▶ **Goal**: Return the first line, the line containing "sees_up_to: float = 100.0", and every line between them, exactly as they stand.

====== Collected data ======

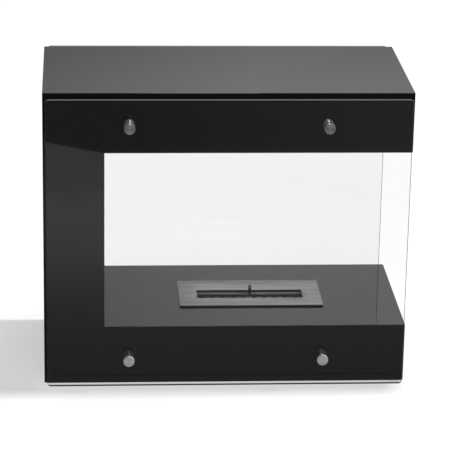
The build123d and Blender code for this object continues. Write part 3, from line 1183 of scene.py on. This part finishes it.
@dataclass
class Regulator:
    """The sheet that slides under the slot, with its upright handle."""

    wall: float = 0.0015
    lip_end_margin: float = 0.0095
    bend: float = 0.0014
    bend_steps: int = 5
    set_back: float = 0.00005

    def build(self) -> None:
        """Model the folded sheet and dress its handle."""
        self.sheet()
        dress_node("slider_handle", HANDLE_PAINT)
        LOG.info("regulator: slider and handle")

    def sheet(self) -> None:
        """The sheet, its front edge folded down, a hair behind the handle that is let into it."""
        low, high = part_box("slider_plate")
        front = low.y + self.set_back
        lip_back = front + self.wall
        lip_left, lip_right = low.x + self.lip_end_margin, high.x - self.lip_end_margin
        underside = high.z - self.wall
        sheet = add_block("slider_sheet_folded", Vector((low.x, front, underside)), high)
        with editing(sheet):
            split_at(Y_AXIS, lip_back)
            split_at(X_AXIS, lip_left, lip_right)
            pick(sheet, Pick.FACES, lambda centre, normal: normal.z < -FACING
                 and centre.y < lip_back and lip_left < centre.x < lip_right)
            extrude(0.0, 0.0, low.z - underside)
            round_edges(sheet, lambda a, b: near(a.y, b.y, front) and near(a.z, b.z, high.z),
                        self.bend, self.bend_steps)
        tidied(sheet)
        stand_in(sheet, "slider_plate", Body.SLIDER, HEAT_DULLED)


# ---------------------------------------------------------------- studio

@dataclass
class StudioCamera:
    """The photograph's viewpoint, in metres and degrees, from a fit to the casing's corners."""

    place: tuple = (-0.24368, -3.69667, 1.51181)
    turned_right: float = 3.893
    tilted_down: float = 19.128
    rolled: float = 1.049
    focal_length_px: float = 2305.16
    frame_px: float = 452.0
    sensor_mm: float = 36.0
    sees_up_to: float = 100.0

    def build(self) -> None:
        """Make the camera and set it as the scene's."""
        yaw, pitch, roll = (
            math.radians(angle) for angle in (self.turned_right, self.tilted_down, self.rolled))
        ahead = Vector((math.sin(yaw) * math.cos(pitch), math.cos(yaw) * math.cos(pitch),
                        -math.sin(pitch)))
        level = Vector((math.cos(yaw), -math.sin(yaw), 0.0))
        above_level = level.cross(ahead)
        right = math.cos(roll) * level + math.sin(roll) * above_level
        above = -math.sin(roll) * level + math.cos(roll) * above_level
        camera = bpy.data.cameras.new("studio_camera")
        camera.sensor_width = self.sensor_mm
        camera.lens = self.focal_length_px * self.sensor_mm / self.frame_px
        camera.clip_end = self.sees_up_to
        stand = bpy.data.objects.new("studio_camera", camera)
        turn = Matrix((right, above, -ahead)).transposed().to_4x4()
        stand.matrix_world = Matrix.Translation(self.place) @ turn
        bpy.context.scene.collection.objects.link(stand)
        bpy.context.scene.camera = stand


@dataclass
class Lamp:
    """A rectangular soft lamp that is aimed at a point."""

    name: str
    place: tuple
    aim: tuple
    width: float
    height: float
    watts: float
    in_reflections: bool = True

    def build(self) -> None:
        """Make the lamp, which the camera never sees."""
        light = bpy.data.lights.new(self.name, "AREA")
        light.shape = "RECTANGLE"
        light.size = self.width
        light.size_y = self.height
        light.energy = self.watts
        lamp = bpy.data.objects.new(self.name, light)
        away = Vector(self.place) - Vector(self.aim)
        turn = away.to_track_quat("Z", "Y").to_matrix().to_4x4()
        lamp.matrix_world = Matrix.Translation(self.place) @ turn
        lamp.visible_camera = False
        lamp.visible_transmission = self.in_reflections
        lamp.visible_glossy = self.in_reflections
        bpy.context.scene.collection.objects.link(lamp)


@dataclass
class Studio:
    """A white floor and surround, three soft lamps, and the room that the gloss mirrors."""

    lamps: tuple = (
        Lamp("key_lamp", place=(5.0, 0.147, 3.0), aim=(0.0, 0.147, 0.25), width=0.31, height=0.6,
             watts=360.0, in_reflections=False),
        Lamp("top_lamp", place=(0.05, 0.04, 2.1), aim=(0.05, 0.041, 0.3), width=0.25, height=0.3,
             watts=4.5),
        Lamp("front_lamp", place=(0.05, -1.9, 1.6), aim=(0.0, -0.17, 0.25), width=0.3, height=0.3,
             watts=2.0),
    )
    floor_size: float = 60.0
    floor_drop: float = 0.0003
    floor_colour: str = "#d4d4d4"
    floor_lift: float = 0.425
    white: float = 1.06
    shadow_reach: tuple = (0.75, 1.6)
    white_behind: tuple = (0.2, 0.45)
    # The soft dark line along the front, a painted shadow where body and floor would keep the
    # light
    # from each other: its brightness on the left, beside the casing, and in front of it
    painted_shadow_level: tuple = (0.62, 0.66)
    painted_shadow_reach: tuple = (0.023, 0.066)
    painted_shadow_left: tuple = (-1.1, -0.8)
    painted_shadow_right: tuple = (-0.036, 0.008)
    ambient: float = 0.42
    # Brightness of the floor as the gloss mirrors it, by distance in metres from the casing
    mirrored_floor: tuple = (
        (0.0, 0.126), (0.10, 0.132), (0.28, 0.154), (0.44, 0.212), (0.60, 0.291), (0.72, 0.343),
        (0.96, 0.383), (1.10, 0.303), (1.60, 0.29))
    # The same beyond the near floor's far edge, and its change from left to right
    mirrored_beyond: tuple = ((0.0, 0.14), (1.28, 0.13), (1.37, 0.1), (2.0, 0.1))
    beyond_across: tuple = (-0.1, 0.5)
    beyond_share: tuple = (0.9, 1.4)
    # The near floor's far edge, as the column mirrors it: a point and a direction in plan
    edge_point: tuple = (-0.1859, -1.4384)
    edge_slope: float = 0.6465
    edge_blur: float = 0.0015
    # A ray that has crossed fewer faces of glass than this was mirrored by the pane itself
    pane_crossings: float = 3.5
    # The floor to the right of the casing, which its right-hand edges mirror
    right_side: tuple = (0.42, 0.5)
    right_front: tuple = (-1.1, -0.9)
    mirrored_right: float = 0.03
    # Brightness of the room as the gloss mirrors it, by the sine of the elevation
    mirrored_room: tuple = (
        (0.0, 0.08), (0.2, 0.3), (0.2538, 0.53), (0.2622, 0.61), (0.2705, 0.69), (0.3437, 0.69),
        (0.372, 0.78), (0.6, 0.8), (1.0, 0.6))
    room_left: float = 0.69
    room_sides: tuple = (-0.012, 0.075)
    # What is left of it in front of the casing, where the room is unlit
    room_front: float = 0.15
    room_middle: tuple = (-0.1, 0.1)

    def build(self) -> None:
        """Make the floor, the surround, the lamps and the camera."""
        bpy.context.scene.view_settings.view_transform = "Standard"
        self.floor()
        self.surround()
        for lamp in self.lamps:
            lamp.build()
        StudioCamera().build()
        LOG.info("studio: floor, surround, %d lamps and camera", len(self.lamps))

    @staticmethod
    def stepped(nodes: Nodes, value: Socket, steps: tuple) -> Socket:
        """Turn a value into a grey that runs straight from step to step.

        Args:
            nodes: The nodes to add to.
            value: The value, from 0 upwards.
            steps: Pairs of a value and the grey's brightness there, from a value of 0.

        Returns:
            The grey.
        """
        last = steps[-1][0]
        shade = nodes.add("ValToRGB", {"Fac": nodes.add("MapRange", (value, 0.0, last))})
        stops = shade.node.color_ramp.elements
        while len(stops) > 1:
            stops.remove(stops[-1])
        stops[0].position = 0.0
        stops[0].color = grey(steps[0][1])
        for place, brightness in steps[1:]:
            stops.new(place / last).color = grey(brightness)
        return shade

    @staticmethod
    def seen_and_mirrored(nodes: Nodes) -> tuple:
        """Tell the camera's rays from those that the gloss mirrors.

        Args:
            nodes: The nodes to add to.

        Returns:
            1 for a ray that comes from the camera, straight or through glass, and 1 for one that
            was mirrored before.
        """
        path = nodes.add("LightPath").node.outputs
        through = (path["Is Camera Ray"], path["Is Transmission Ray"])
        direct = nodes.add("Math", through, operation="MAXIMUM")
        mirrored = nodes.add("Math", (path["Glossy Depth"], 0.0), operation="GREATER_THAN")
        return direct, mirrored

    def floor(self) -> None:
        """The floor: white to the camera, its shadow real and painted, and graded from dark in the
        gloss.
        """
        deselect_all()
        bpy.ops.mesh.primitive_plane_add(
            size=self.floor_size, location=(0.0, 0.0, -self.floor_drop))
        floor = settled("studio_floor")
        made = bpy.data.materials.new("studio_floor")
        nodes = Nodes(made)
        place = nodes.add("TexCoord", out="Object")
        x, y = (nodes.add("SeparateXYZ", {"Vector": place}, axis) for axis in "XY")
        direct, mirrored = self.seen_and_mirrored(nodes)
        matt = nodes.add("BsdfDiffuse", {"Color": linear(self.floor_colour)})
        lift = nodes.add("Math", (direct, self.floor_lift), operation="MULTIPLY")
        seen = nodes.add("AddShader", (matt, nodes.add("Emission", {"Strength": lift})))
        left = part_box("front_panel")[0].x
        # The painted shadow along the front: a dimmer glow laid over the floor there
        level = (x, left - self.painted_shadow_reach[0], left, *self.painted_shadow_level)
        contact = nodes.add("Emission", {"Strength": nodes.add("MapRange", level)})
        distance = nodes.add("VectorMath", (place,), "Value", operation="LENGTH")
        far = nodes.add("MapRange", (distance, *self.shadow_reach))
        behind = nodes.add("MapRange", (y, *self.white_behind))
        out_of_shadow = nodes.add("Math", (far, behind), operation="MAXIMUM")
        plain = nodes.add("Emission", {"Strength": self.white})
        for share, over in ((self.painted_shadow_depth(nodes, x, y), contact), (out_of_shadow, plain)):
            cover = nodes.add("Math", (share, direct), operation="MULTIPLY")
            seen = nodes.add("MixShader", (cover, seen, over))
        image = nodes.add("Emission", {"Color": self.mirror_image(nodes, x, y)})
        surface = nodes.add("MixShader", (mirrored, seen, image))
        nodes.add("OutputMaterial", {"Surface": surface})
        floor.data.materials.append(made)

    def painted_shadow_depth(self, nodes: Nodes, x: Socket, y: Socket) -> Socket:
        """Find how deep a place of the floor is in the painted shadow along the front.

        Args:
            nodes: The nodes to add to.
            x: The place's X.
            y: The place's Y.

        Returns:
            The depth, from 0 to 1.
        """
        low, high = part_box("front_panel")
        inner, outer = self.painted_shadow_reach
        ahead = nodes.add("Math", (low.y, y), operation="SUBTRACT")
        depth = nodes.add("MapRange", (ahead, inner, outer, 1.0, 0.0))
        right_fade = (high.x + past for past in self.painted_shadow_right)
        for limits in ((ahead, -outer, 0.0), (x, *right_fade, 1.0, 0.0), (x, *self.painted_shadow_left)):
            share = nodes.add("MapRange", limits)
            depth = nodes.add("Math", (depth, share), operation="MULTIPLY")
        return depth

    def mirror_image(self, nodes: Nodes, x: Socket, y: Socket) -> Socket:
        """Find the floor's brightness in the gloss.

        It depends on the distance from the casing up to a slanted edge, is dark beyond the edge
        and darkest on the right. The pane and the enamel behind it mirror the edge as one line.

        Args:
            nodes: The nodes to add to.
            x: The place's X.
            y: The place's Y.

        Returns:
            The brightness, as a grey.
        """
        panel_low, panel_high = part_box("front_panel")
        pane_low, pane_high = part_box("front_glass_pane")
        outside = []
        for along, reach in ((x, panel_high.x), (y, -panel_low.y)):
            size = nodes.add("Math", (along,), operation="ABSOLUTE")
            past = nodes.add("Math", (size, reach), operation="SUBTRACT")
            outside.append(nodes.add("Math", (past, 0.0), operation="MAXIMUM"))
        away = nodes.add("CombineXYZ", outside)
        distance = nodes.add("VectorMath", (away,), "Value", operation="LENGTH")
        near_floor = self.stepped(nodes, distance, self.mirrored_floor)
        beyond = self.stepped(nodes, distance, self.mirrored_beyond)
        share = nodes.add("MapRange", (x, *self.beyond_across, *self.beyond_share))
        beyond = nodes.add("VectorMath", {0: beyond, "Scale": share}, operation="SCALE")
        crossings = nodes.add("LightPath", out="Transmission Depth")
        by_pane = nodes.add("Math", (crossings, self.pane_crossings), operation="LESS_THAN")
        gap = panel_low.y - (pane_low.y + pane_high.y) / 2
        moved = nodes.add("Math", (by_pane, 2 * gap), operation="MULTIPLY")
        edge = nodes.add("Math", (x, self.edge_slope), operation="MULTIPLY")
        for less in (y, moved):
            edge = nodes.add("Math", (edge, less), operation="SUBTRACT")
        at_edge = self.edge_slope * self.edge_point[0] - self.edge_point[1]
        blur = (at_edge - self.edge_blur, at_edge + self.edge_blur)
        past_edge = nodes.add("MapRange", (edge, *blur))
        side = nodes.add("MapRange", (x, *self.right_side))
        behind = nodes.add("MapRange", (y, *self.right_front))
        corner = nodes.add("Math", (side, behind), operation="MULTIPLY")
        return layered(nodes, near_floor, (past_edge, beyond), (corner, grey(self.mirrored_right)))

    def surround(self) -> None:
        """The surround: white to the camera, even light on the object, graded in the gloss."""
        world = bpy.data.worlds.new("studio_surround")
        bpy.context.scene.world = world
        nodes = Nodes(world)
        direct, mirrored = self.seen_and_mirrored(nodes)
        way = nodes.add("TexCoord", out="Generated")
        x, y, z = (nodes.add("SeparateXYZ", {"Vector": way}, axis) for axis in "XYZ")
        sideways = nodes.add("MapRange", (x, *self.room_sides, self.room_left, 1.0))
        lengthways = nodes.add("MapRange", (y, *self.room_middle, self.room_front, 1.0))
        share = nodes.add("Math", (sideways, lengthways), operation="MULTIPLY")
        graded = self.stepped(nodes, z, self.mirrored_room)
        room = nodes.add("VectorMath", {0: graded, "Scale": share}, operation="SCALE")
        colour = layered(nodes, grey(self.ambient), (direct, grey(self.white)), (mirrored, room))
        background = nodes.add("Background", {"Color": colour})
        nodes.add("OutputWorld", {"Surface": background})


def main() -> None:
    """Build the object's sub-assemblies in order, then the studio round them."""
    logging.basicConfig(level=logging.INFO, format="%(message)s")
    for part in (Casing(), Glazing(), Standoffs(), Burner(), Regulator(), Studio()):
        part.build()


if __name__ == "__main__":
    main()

======

▶ **Output below**:
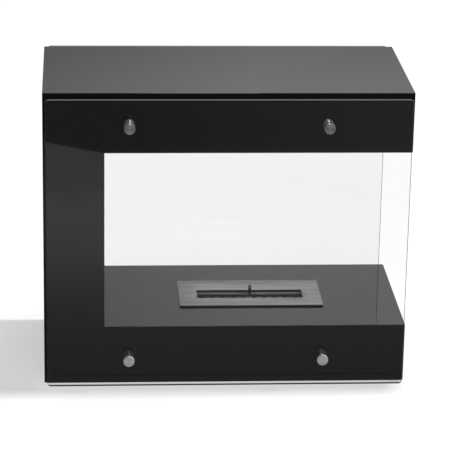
The build123d and Blender code for this object continues. Write part 3, from line 1183 of scene.py on. This part finishes it.
@dataclass
class Regulator:
    """The sheet that slides under the slot, with its upright handle."""

    wall: float = 0.0015
    lip_end_margin: float = 0.0095
    bend: float = 0.0014
    bend_steps: int = 5
    set_back: float = 0.00005

    def build(self) -> None:
        """Model the folded sheet and dress its handle."""
        self.sheet()
        dress_node("slider_handle", HANDLE_PAINT)
        LOG.info("regulator: slider and handle")

    def sheet(self) -> None:
        """The sheet, its front edge folded down, a hair behind the handle that is let into it."""
        low, high = part_box("slider_plate")
        front = low.y + self.set_back
        lip_back = front + self.wall
        lip_left, lip_right = low.x + self.lip_end_margin, high.x - self.lip_end_margin
        underside = high.z - self.wall
        sheet = add_block("slider_sheet_folded", Vector((low.x, front, underside)), high)
        with editing(sheet):
            split_at(Y_AXIS, lip_back)
            split_at(X_AXIS, lip_left, lip_right)
            pick(sheet, Pick.FACES, lambda centre, normal: normal.z < -FACING
                 and centre.y < lip_back and lip_left < centre.x < lip_right)
            extrude(0.0, 0.0, low.z - underside)
            round_edges(sheet, lambda a, b: near(a.y, b.y, front) and near(a.z, b.z, high.z),
                        self.bend, self.bend_steps)
        tidied(sheet)
        stand_in(sheet, "slider_plate", Body.SLIDER, HEAT_DULLED)


# ---------------------------------------------------------------- studio

@dataclass
class StudioCamera:
    """The photograph's viewpoint, in metres and degrees, from a fit to the casing's corners."""

    place: tuple = (-0.24368, -3.69667, 1.51181)
    turned_right: float = 3.893
    tilted_down: float = 19.128
    rolled: float = 1.049
    focal_length_px: float = 2305.16
    frame_px: float = 452.0
    sensor_mm: float = 36.0
    sees_up_to: float = 100.0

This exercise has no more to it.